• _Exercise_
For the listing that follows, give again exactly the lines from the one with "bm = bmesh.new()" to the one with "obj.matrix_parent_inverse = Matrix.Identity(4)", including both.

• _Raw records_
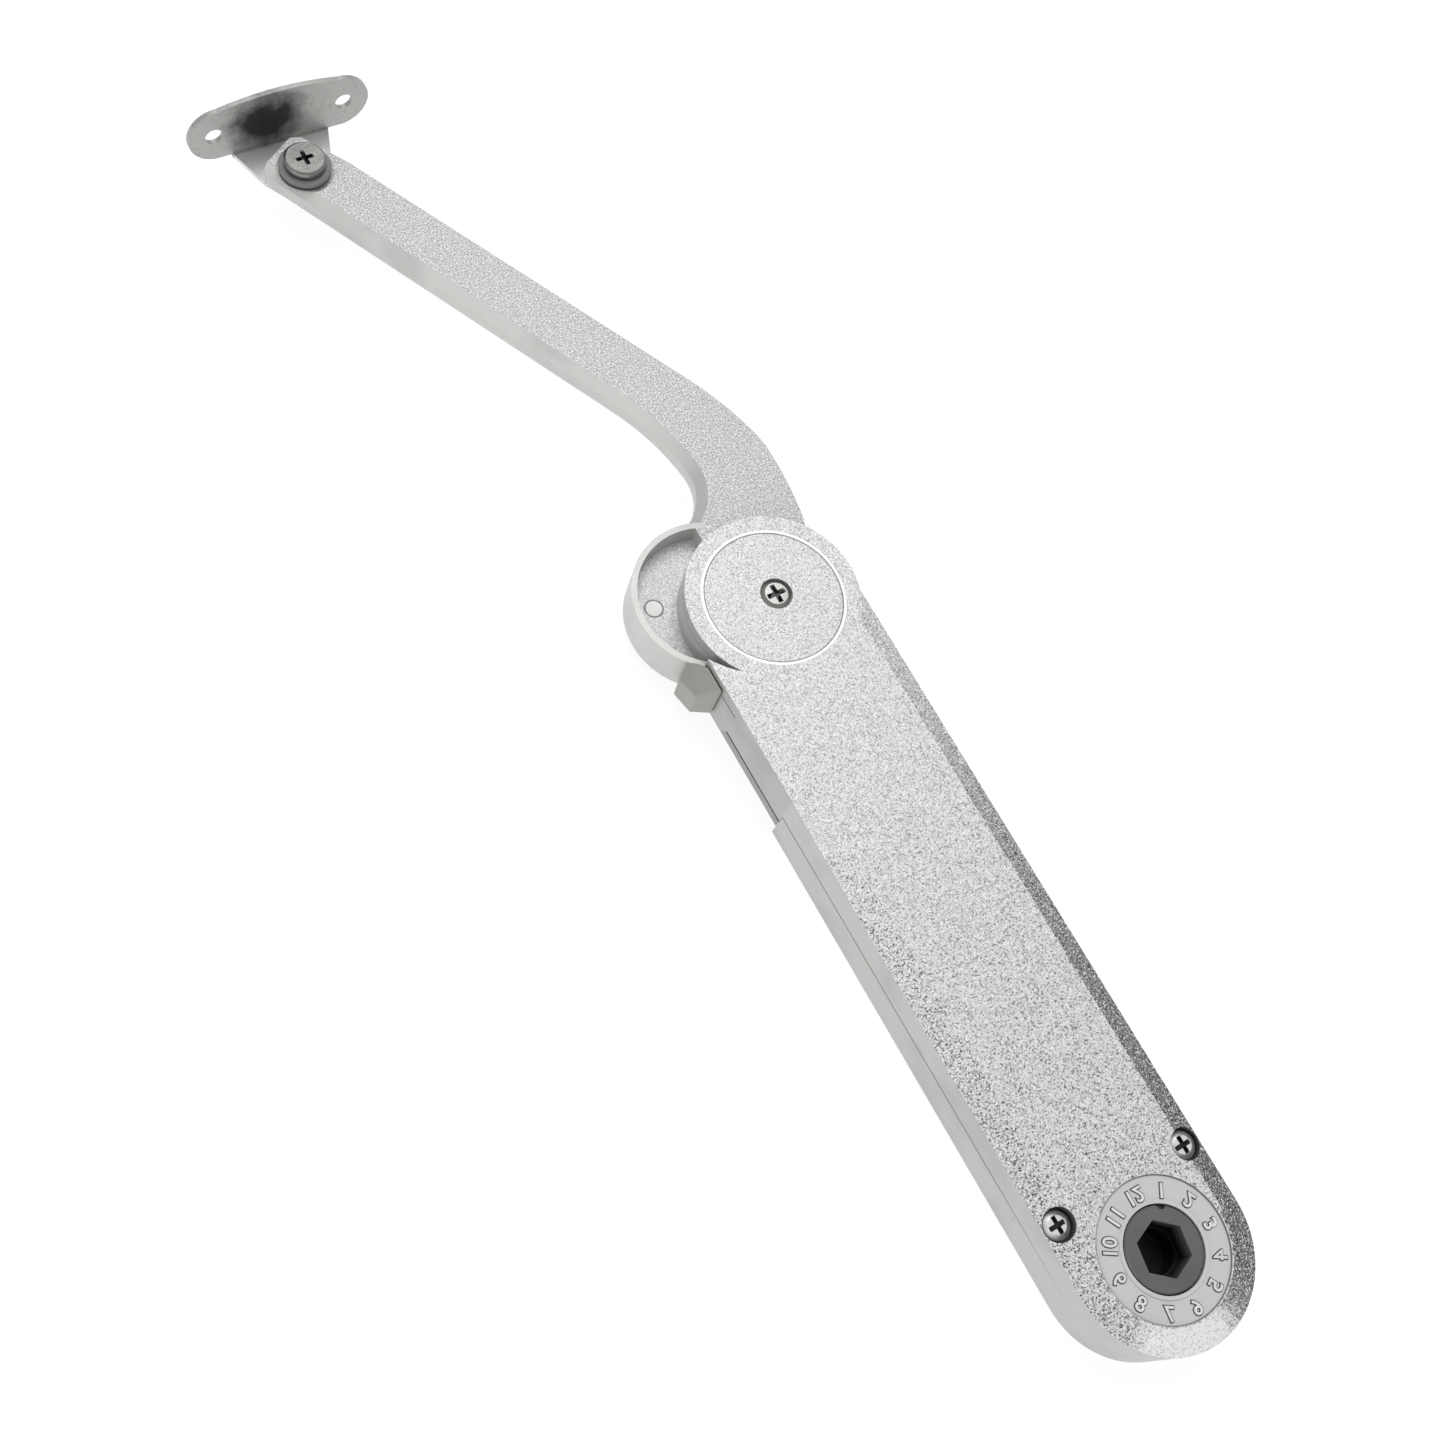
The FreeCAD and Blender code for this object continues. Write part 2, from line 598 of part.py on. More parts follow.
==
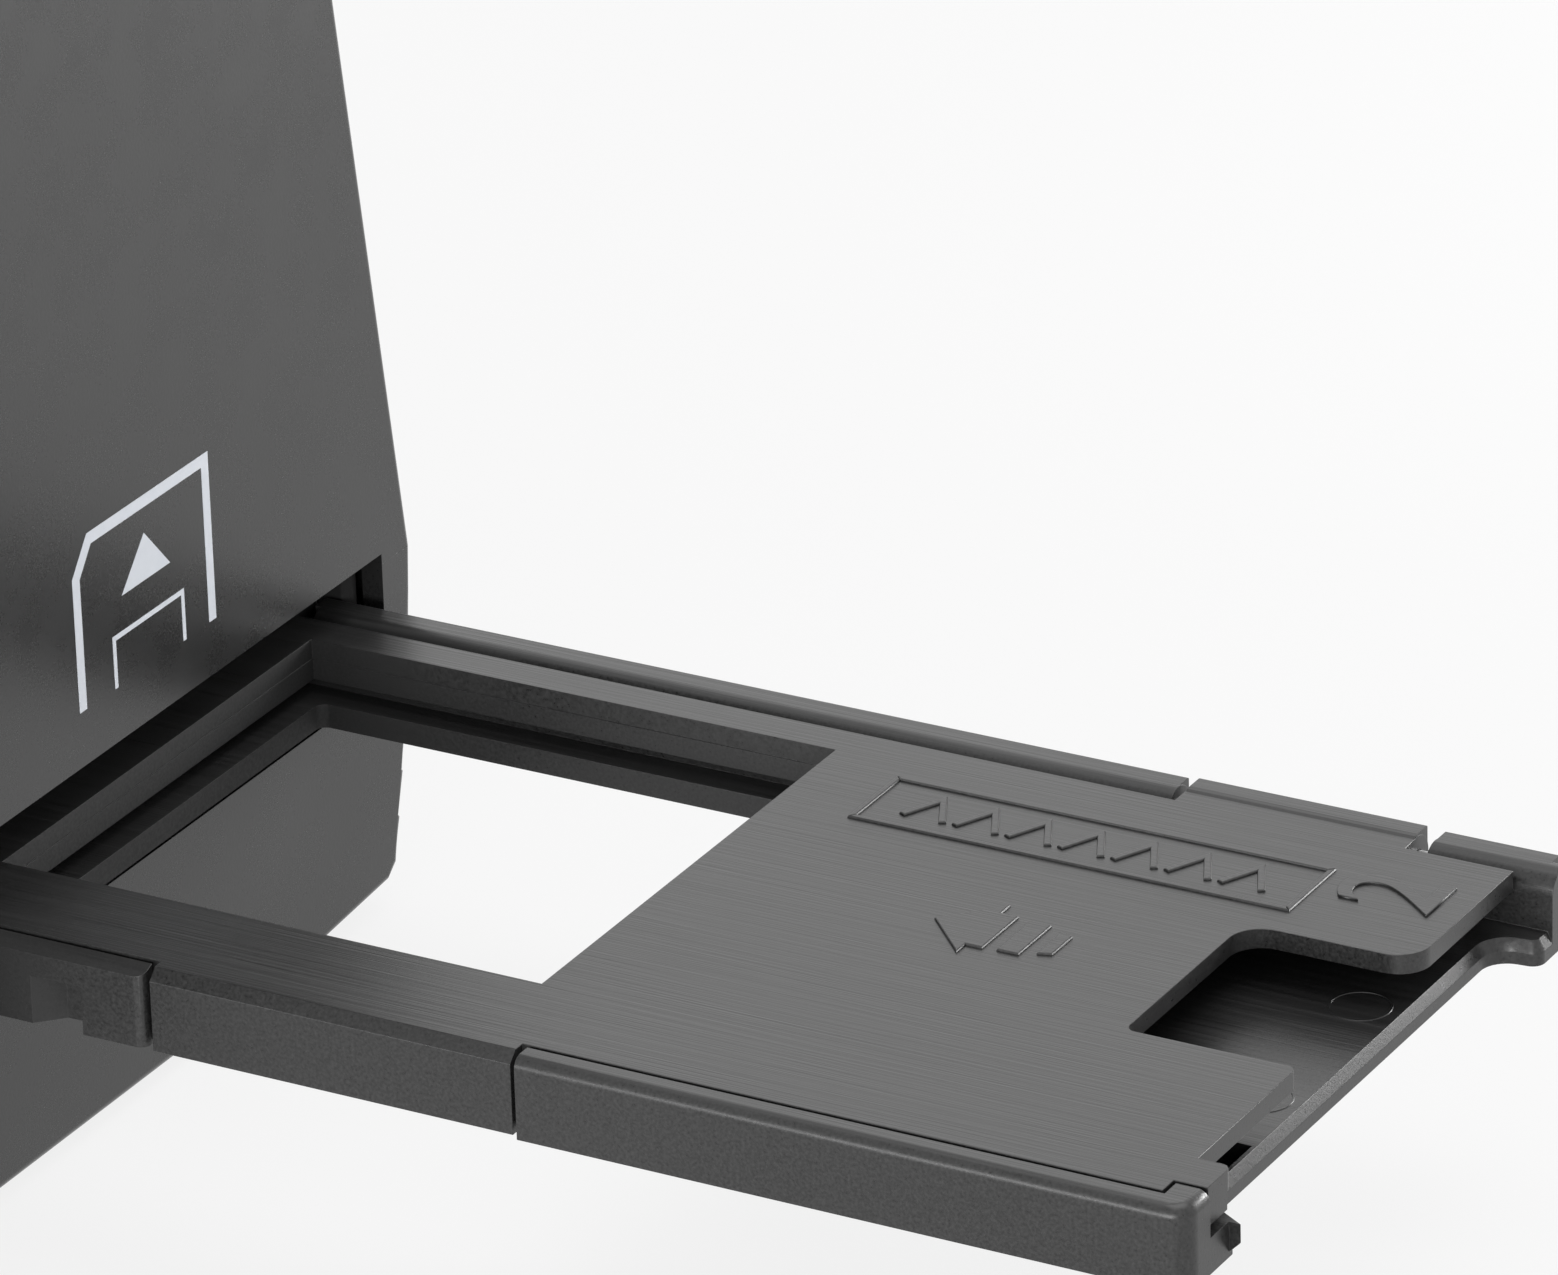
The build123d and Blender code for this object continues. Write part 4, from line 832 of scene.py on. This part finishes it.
--
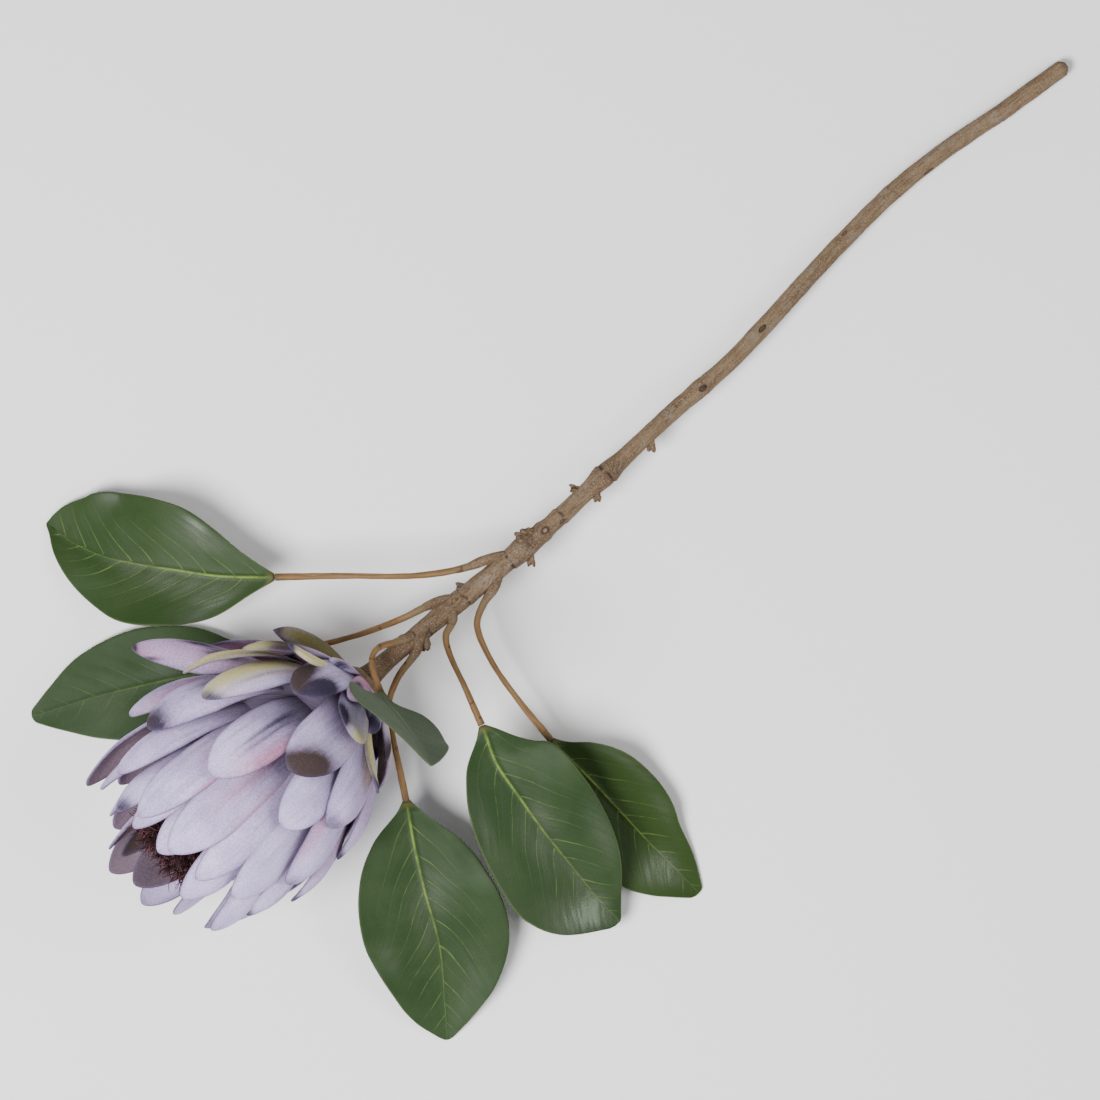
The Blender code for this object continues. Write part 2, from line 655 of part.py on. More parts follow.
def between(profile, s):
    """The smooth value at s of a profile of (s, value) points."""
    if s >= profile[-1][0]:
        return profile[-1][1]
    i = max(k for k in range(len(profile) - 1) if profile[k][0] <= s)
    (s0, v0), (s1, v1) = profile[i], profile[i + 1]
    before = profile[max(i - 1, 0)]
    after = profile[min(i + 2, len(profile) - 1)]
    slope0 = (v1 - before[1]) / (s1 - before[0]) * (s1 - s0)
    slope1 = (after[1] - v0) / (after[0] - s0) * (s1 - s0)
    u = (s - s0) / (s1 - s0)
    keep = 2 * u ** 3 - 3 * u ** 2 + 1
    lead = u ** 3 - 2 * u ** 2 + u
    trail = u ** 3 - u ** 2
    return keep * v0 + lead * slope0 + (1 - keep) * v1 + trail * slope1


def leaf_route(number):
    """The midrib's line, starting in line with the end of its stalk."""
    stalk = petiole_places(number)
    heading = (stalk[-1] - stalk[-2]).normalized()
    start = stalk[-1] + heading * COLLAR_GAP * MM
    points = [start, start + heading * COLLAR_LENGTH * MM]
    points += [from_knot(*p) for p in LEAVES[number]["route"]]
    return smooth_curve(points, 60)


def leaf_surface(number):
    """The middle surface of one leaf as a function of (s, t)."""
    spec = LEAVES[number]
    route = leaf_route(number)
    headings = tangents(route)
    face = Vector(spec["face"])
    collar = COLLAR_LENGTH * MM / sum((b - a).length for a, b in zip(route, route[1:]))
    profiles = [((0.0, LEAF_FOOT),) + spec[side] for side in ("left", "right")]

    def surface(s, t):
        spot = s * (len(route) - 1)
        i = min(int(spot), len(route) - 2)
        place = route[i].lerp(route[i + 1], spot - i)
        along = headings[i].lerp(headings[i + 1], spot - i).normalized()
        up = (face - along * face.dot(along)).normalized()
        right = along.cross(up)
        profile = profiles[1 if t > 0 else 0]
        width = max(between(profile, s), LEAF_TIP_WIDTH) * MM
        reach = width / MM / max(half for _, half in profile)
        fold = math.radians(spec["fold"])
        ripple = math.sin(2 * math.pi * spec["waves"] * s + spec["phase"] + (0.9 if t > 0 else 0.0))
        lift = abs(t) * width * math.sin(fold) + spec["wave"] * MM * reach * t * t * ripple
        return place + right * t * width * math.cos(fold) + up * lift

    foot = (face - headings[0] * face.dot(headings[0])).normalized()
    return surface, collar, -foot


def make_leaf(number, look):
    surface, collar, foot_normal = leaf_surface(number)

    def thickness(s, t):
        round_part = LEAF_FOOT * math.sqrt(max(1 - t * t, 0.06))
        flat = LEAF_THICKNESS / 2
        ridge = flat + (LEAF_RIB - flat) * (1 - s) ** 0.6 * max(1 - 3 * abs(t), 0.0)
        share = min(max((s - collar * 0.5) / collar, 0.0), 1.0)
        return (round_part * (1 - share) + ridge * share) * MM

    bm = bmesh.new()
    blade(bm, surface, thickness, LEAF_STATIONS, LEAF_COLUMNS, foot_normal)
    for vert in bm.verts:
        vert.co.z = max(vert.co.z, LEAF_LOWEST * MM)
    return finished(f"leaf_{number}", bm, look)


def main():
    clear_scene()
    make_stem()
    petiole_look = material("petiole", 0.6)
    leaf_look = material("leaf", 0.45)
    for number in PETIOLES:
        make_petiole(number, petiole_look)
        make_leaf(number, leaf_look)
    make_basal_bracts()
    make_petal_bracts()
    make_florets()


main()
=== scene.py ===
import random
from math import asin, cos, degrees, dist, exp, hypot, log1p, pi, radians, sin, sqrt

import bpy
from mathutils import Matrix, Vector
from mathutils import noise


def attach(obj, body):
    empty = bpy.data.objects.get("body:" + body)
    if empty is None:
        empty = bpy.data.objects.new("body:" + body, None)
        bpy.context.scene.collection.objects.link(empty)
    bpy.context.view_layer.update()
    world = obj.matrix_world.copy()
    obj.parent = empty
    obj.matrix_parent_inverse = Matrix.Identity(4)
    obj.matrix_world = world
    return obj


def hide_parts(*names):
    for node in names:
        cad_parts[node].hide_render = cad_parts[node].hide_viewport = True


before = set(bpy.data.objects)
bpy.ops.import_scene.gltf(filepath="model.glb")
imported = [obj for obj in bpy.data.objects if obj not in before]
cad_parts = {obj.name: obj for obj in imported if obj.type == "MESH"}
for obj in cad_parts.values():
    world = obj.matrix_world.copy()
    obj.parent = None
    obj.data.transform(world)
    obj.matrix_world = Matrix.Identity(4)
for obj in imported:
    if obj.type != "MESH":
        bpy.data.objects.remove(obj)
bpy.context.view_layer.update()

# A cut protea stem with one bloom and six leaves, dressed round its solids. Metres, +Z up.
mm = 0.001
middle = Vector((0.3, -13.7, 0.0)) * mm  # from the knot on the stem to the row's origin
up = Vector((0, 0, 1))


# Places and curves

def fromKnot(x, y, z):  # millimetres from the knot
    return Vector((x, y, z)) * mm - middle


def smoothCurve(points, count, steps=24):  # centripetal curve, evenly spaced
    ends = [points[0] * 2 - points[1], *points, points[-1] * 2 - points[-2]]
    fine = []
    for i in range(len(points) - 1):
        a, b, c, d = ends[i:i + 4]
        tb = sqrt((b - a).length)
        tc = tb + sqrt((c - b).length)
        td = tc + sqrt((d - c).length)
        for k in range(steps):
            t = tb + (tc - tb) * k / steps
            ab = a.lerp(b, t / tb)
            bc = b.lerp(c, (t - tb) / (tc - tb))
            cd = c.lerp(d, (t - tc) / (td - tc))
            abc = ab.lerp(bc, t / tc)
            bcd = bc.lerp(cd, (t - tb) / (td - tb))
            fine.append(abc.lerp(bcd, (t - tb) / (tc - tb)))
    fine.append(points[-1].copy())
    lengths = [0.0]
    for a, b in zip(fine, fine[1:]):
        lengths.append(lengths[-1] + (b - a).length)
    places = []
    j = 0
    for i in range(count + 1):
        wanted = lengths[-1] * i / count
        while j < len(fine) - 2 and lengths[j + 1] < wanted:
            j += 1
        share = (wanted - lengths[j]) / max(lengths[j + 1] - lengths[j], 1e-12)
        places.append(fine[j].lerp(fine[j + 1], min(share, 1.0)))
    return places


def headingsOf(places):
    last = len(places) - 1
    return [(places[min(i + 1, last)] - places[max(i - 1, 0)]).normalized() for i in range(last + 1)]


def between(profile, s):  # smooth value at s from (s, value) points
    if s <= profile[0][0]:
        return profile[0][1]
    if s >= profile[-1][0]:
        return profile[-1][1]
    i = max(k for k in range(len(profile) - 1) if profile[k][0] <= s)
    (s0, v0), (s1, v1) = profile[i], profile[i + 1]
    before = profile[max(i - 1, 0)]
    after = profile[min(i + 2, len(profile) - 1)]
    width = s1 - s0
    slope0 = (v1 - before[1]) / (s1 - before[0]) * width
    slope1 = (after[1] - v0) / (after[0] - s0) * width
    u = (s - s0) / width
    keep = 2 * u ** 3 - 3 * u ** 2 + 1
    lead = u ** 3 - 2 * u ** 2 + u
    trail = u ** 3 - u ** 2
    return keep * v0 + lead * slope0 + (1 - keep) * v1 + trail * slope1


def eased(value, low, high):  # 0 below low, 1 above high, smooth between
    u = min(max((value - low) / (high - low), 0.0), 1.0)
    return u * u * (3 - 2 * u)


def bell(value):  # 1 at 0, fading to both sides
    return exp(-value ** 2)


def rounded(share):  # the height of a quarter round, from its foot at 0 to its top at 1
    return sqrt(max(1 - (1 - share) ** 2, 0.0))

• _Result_
    bm = bmesh.new()
    blade(bm, surface, thickness, LEAF_STATIONS, LEAF_COLUMNS, foot_normal)
    for vert in bm.verts:
        vert.co.z = max(vert.co.z, LEAF_LOWEST * MM)
    return finished(f"leaf_{number}", bm, look)


def main():
    clear_scene()
    make_stem()
    petiole_look = material("petiole", 0.6)
    leaf_look = material("leaf", 0.45)
    for number in PETIOLES:
        make_petiole(number, petiole_look)
        make_leaf(number, leaf_look)
    make_basal_bracts()
    make_petal_bracts()
    make_florets()


main()
=== scene.py ===
import random
from math import asin, cos, degrees, dist, exp, hypot, log1p, pi, radians, sin, sqrt

import bpy
from mathutils import Matrix, Vector
from mathutils import noise


def attach(obj, body):
    empty = bpy.data.objects.get("body:" + body)
    if empty is None:
        empty = bpy.data.objects.new("body:" + body, None)
        bpy.context.scene.collection.objects.link(empty)
    bpy.context.view_layer.update()
    world = obj.matrix_world.copy()
    obj.parent = empty
    obj.matrix_parent_inverse = Matrix.Identity(4)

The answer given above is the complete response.